Post-implementation review of IFRS 13

Date recorded:

Post-implementation Review of IFRS 13 Fair Value Measurement – Cover note - Agenda paper 7

The purpose of this session was to provide the Board with background information to the PIR of IFRS 13 (APs 7A and 7B), phase 1 outreach feedback (AP 7C), findings from a scoping review of academic research (AP 7D) as well as next steps in the PIR (AP 7E).

Feedback from the phase 1 outreach indicated that IFRS 13 was generally working well, but highlighted the following main issues:

  1. Ineffective disclosures: most disclosures entail a large number of items being presented in an aggregated manner which dilute the usefulness of the resulting information.
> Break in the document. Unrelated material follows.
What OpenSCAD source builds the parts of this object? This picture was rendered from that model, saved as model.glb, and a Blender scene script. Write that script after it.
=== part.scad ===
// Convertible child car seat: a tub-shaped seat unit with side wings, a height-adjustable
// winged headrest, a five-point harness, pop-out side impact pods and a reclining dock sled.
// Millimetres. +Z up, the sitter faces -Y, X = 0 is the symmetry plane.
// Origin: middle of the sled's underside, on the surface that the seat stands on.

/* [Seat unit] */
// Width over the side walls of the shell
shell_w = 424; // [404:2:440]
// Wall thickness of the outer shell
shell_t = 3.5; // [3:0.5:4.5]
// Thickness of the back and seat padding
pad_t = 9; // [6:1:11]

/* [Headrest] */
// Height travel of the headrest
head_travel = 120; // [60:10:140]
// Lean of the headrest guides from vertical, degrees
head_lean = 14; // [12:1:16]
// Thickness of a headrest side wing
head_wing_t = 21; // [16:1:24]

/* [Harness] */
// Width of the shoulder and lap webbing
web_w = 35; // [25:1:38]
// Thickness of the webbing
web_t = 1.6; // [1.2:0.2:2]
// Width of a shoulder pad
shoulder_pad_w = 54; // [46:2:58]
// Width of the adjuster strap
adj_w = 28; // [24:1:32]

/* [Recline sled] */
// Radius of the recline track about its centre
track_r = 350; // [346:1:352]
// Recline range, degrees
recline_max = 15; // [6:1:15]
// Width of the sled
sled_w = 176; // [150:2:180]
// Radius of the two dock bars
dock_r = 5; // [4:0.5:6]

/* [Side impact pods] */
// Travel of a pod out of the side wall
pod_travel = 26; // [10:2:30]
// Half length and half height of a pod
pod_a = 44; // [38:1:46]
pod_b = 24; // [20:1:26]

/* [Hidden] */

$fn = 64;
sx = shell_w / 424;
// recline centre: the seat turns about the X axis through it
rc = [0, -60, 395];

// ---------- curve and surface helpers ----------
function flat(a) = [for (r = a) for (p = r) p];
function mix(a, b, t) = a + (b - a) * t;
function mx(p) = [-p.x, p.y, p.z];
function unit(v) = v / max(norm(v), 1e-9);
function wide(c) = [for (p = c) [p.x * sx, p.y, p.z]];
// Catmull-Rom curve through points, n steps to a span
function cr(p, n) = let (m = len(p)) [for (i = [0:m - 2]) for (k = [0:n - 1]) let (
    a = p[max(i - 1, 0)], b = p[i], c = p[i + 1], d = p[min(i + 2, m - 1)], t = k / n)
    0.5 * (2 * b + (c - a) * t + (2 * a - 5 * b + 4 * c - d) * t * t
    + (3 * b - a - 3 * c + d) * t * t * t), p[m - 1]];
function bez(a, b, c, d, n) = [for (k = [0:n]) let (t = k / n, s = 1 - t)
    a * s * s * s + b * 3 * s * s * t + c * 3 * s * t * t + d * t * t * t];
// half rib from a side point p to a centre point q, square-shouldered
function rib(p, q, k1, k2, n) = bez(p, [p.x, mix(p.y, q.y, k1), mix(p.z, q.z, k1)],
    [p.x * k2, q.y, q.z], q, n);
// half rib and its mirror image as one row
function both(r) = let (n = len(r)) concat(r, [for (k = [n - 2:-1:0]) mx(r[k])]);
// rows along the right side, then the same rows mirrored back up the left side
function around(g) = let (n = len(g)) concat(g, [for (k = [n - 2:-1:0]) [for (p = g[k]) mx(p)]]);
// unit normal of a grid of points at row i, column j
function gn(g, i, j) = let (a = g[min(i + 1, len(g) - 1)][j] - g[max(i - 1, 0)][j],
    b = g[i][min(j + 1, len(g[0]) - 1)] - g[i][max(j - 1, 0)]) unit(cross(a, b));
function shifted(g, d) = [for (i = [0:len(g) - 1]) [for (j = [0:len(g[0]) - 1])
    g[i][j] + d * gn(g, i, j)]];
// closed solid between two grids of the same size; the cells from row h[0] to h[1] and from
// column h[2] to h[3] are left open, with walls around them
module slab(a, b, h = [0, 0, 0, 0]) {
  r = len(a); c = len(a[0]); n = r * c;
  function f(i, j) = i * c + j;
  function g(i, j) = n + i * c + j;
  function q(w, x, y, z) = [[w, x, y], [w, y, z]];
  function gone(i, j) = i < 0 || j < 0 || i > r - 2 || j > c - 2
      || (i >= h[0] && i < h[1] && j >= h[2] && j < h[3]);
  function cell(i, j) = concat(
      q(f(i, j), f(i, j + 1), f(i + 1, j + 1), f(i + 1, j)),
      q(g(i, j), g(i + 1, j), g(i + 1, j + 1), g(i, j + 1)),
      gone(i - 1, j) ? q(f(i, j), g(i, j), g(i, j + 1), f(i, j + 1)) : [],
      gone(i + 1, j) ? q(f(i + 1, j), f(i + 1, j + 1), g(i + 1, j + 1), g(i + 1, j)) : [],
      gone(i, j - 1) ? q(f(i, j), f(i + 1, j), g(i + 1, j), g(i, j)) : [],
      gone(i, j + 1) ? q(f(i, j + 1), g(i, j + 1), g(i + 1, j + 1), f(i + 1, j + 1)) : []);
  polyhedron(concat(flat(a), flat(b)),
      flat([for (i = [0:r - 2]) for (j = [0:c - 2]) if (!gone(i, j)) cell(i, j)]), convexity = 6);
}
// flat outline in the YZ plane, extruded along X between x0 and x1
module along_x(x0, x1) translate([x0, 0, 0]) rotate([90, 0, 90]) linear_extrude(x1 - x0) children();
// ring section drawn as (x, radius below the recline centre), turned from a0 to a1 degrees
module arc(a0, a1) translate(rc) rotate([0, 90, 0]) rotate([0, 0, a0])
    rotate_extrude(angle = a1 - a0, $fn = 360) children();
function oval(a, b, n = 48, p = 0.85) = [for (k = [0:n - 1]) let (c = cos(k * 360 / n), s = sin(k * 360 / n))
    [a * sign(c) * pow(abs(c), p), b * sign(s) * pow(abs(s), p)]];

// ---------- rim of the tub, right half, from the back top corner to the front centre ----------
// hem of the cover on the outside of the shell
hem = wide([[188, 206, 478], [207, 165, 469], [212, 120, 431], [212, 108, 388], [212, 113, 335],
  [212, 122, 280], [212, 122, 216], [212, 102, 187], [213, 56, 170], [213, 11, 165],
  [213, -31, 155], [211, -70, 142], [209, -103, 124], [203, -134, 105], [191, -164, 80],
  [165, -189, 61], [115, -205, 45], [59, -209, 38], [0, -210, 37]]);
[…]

Disclosures are also often boilerplate and lack entity-specific value;
  2. How to measure quoted investments in subsidiaries, joint ventures and associates at fair value, as in whether it should be simply P*Q without any adjustments (this is similar to the feedback received on the related ED issued in September 2014 – see AP 7A);
  3. When are markets considered ‘active’, how to establish whether unobservable inputs are ‘significant’, how to determine the fair value of a non-financial asset within a group of assets when the group contains an asset/(s) whose highest and best use is not its current use; and
  4. Difficulty in measuring fair value when markets are not active or non-existent, e.g. fair value measurements for biological assets and unquoted equity instruments.

Given that IFRS 13 and the FASB’s equivalent standard, Topic 820, are substantially converged upon issuance, the Staff noted that subsequent changes made to the standards by the respective Boards have not affected the level of convergence. The Staff noted further that the FASB concluded from the Financial Accounting Foundation’s PIR of Topic 820 (completed in March 2014) that Topic 820 is meeting its objectives and does not result in any unanticipated consequences. However, the extensive disclosures required by the Standard were a main concern of stakeholders.
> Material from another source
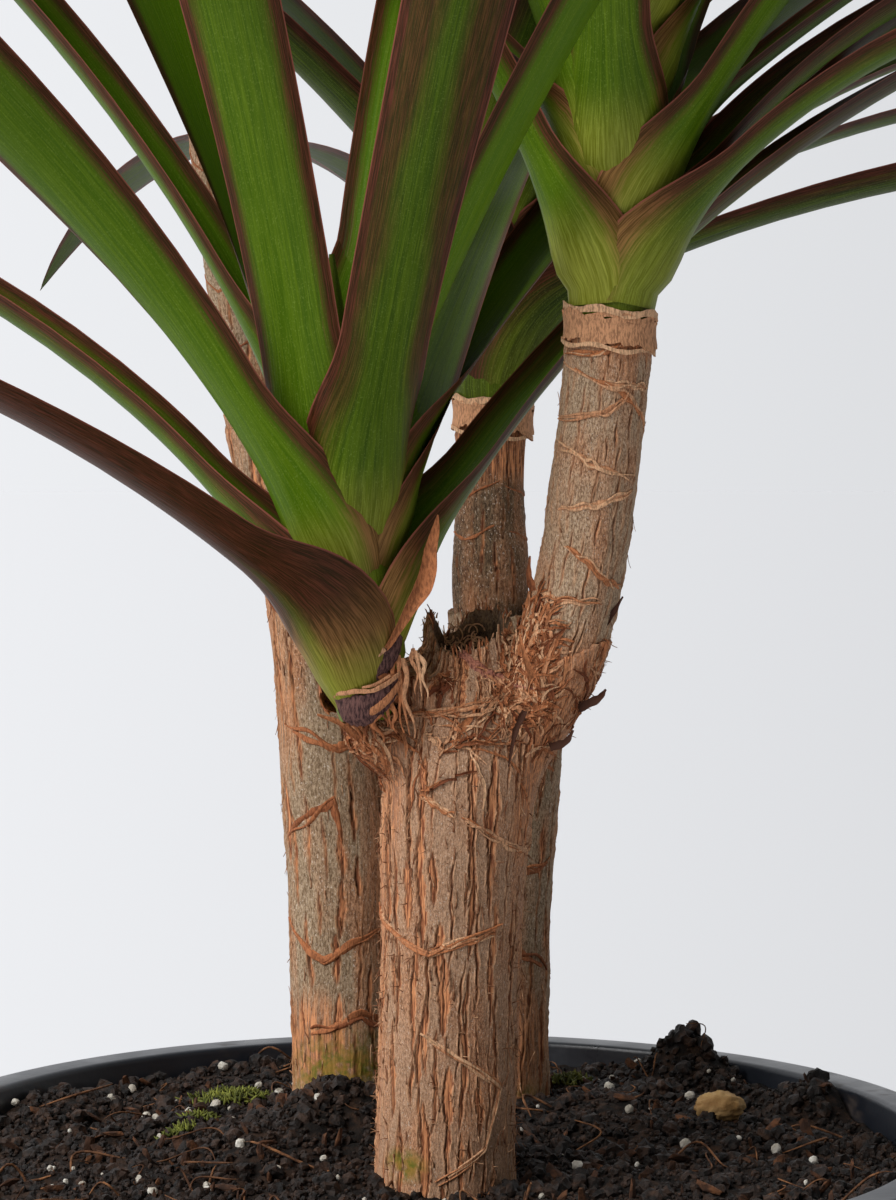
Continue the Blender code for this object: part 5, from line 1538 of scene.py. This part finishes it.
def head_piece(head, leaves, finish):
    """All leaves of a head with the stem inside their sheaths, in one piece with its own map."""
    points, faces, map_points = [], [], []
    marks = {"across": [], "share": [], "maroon": [], "bright": [], "kind": []}
    cells = 2 * len(leaves) + 1
    map_rows = math.ceil(cells / MAP_COLUMNS)
    base = 0
    for number, (leaf, maroon, bright) in enumerate(leaves):
        lift = 0.0013 * (1 - min(leaf.rise / 0.03, 1.0)) + 0.00014 * (2 - number % 3)
        rings, across, shares = blade_rings(head, leaf, lift)
        rows, sides = rings.shape[:2]
        points.append(rings.reshape(-1, 3))
        for spot, face in enumerate(tube_faces(rows, sides, (1, 0, 3, 2))):
            # The outer face of a leaf has one cell of the map, its inner face and both ends the next
            flat = len(face) > 4
            cell = 2 * number + (flat or spot % sides >= BLADE_COLUMNS - 1)
            left, low = (cell % MAP_COLUMNS) / MAP_COLUMNS, (cell // MAP_COLUMNS) / map_rows
            faces.append(tuple(base + k for k in face))
            map_points += [(left + (0.5 + (0.0 if flat else 0.46 * across[k % sides])) / MAP_COLUMNS,
                            low + (0.02 + 0.96 * shares[k // sides]) / map_rows) for k in face]
        marks["across"].append(np.tile(across, rows))
        marks["share"].append(np.repeat(shares, sides))
        for label, value in (("maroon", maroon), ("bright", bright), ("kind", number * 0.37)):
            marks[label].append(np.full(rows * sides, value))
        base += rows * sides
    turns = full_turn(CORE_SIDES)
    for height, size in CORE_PROFILE:
        size *= 1 - drawn_in(head, CORE_HEIGHT * height - ROOT_LIFT)
        points.append(np.array(head.base) + unit(head.lean) * CORE_HEIGHT * height
                      + (head.radius + CORE_LIFT) * size * spokes(head.lean, turns))
    for face in tube_faces(len(CORE_PROFILE), CORE_SIDES):
        faces.append(tuple(base + k for k in face))
        map_points += [((cells - 1) % MAP_COLUMNS / MAP_COLUMNS + 0.02 * (k % CORE_SIDES) / CORE_SIDES,
                        (map_rows - 1 + 0.1 + 0.1 * (k // CORE_SIDES)) / map_rows) for k in face]
    marks["across"].append(np.tile(0.5 * np.sin(3 * turns), len(CORE_PROFILE)))
    # The stem inside a rear head is darker too: painted shade
    bright = 0.05 if head.name.startswith("rear") else 0.35
    for label, value in (("share", 0.04), ("maroon", 0.3), ("bright", bright), ("kind", 9.9)):
        marks[label].append(np.full(CORE_SIDES * len(CORE_PROFILE), value))
    piece = mesh_piece(head.name + "_leaves", np.vstack(points), faces)
    for label, values in marks.items():
        mark(piece, label, np.concatenate(values))
    layer = piece.data.uv_layers.new(name="OFBake")
    layer.data.foreach_set("uv", np.array(map_points, float).ravel())
    piece.data.set_sharp_from_angle(angle=math.radians(60))
    piece.data.materials.append(finish)
    return piece


def leaf_finish():
    """Satin leaf: green with maroon margins, veins along it and a pale sheath at its foot."""
    finish, tree, shader = new_finish("leaf_dracaena", 0.45, 0.12)
    across, share, kind = (attribute(tree, label) for label in ("across", "share", "kind"))
    # bright is each leaf's green tone, lowered on the rear heads as painted shade; there it also dims the
    # pale feet and tan margins
    maroon, bright = attribute(tree, "maroon"), attribute(tree, "bright")
    edge = arithmetic(tree, "ABSOLUTE", across)

    def lengthwise(cells, scale, detail, roughness):
        """Noise with so many cells across a leaf, along it and from one leaf to the next."""
        parts = [product(tree, value, count) for value, count in zip((across, share, kind), cells)]
        place = add_node(tree, "ShaderNodeCombineXYZ", enumerate(parts))
        return add_node(tree, "ShaderNodeTexNoise", {"Vector": place.outputs[0], "Scale": scale,
                                                     "Detail": detail, "Roughness": roughness}).outputs["Fac"]

    veins = lengthwise((9.0, 5.0, 7.0), 2.2, 3.0, 0.6)
    blotch = lengthwise((1.2, 9.0, 1.0), 1.5, 2.0, 0.5)
    grain = lengthwise((60.0, 55.0, 7.0), 1.0, 3.0, 0.65)
    dots = pattern(tree, 3400.0, 2600.0, 0.5)
    green = layered(tree, mix_colour(tree, bright, shade(34, 46, 0), shade(90, 130, 8)), (
        (ramp(tree, veins, 0.35, 0.70, 0.0, 0.28), shade(124, 150, 24)),
        (ramp(tree, grain, 0.45, 0.75, 0.0, 0.22), shade(150, 176, 60)),
        (ramp(tree, dots, 0.56, 0.68, 0.0, 0.16), shade(170, 190, 96)),
        (ramp(tree, share, 0.08, 0.45, 0.0, 0.40), shade(28, 32, 0))))
    foot = product(tree, ramp(tree, share, 0.014, 0.058, 1.0, 0.0),
                   ramp(tree, bright, 0.15, 0.45, 0.15, 0.80))
    pale = mix_colour(tree, ramp(tree, grain, 0.30, 0.75), shade(128, 126, 32), shade(182, 184, 78))
    red = mix_colour(tree, ramp(tree, grain, 0.35, 0.7), shade(44, 15, 9), shade(102, 44, 36))
    tan = mix_colour(tree, ramp(tree, grain, 0.35, 0.65), shade(104, 64, 34), shade(168, 122, 72))
    dry = product(tree, ramp(tree, share, 0.022, 0.062, 0.8, 0.0), ramp(tree, bright, 0.20, 0.30))
    # The wash spreads inwards from the margins, further on the more maroon leaves and up the blade
    spread = product(tree, maroon, ramp(tree, share, 0.0, 0.45, 0.55, 1.15))
    reach = arithmetic(tree, "SUBTRACT", 0.95, product(tree, spread, 1.10))
    wash = arithmetic(tree, "SUBTRACT", arithmetic(tree, "ADD", edge, product(tree, blotch, 0.5)),
                      arithmetic(tree, "ADD", reach, 0.25))
    wash = product(tree, ramp(tree, wash, -0.12, 0.30), ramp(tree, share, 0.010, 0.036, 0.25, 1.0))
    strength = arithmetic(tree, "MINIMUM", arithmetic(tree, "MULTIPLY_ADD", maroon, 0.6, 0.3), 0.92)
    uneven = product(tree, arithmetic(tree, "SUBTRACT", grain, 0.5), 0.35)
    margin = product(tree, ramp(tree, arithmetic(tree, "ADD", edge, uneven), 0.60, 0.86), 0.92)
    paint(tree, shader, layered(tree, green, (
        (foot, pale),
        (arithmetic(tree, "MAXIMUM", product(tree, wash, strength), margin), mix_colour(tree, dry, red, tan)),
        (ramp(tree, edge, 0.965, 0.99, 0.0, 0.6), shade(162, 92, 76)))))
    tree.links.new(ramp(tree, veins, 0.2, 0.8, 0.40, 0.56), shader.inputs["Roughness"])
    bump(tree, shader, veins, 0.00012)
    return finish


leaf_green = leaf_finish()
for head in HEADS:
    seat(head_piece(head, grown[head.name], leaf_green), "leaf_green", head.name)


# Setting
# A pale floor and plain soft studio light from the left and front, seen level with the
# forks through a long lens. The air's light falls off to the right, and the floor's colour falls off
# alike as painted light on its left and painted shade on its right, so no horizon shows.
CAMERA_PLACE = (0.005, -0.630, 0.306)
# Side from -1 to 1 and strength from 1.36 to 0.64: the air's light, and the floor's painted light and shade
FALL_OFF = (-1.0, 1.0, 1.36, 0.64)
NEAR_PLANT = 0.6
FLOOR_RINGS = (0.6, 2.0, 6.0, 30.0)
FLOOR_SIDES = 96
FLOOR_LEVEL = -0.0005


floor_rings = polar(np.array(FLOOR_RINGS)[:, None], full_turn(FLOOR_SIDES), FLOOR_LEVEL)
floor_faces = [(0, 1 + k, 1 + (k + 1) % FLOOR_SIDES) for k in range(FLOOR_SIDES)]
floor_faces += [(low + k, low + FLOOR_SIDES + k, low + FLOOR_SIDES + (k + 1) % FLOOR_SIDES,
                 low + (k + 1) % FLOOR_SIDES)
                for low in range(1, FLOOR_SIDES * (len(FLOOR_RINGS) - 1), FLOOR_SIDES)
                for k in range(FLOOR_SIDES)]
floor = mesh_piece("floor", [(0.0, 0.0, FLOOR_LEVEL), *floor_rings.reshape(-1, 3)], floor_faces)
floor_finish, tree, shader = new_finish("floor_pale", 0.9, 0.0)
on_floor = tree.nodes.new("ShaderNodeTexCoord").outputs["Object"]
reach = add_node(tree, "ShaderNodeVectorMath", {0: on_floor}, operation="LENGTH").outputs["Value"]
side = arithmetic(tree, "DIVIDE", add_node(tree, "ShaderNodeSeparateXYZ", {0: on_floor}).outputs["X"],
                  arithmetic(tree, "ADD", reach, NEAR_PLANT))
# The floor's colour is painted lighter to the left and darker to the right: painted light and shade that
# follow the air
floor_light_and_shade = add_node(tree, "ShaderNodeVectorMath", {0: (0.659, 0.664, 0.677),
                                                     "Scale": ramp(tree, side, *FALL_OFF)},
                      operation="SCALE")
paint(tree, shader, floor_light_and_shade.outputs[0])
floor.data.materials.append(floor_finish)

world = bpy.data.worlds.new("studio_air")
world.use_nodes = True
air = world.node_tree
direction = add_node(air, "ShaderNodeSeparateXYZ",
                     {0: air.nodes.new("ShaderNodeTexCoord").outputs["Generated"]})
fading = product(air, ramp(air, direction.outputs["Y"], -0.35, 0.45, 0.17, 0.80),
                 ramp(air, direction.outputs["X"], *FALL_OFF))
air.nodes["Background"].inputs["Color"].default_value = (0.985, 1.0, 1.03, 1.0)
air.links.new(fading, air.nodes["Background"].inputs["Strength"])
bpy.context.scene.world = world
sun = bpy.data.lights.new("window", "SUN")
sun.energy = 3.6
sun.angle = math.radians(38)
window = bpy.data.objects.new("window", sun)
window.rotation_euler = Vector((0.80, 0.62, -0.85)).to_track_quat("-Z", "Y").to_euler()
bpy.context.scene.collection.objects.link(window)
bpy.context.scene.view_settings.view_transform = "Standard"

lens = bpy.data.cameras.new("camera")
lens.lens = 97.2
lens.clip_start = 0.02
camera = bpy.data.objects.new("camera", lens)
camera.location = CAMERA_PLACE
camera.rotation_euler = (math.radians(87.5), 0.0, 0.0)
bpy.context.scene.collection.objects.link(camera)
bpy.context.scene.camera = camera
The Staff did not note any material issues arising from a scoping review of academic literature.

Staff recommendation

The Staff recommended that the Board proceed with the PIR and issue a Request for Information on issues 1 to 3 above. Issue 4 was not recommended to be included as the Staff believed that it is outside the scope of the PIR.


The Board approved the Staff’s recommendations. On issue 4, the RFI will solicit comments on whether any educational guidance is necessary on how to determine the fair value of biological assets and unquoted equity instruments. The Board chose this alternative over ignoring the issue as they believed that this would help to elicit a more direct and focused response from the respondents, knowing full well that the respondents will comment on this issue anyway even if it was not included in the PIR.

The session was disjointed, with most of the time spent on Board members relaying what they had heard from their constituents. Those views were consistent with the issues noted in the Staff Paper. There were no focused discussions on any significant matter. The Staff were asked to understand why the unit of account/P*Q issue on quoted investments (issue 2 above) did not come up in the FAF’s PIR of Topic 820, and to build the RFI questions on the feedback received on the related ED issued in September 2014 so as to prevent a discussion of this issue from scratch.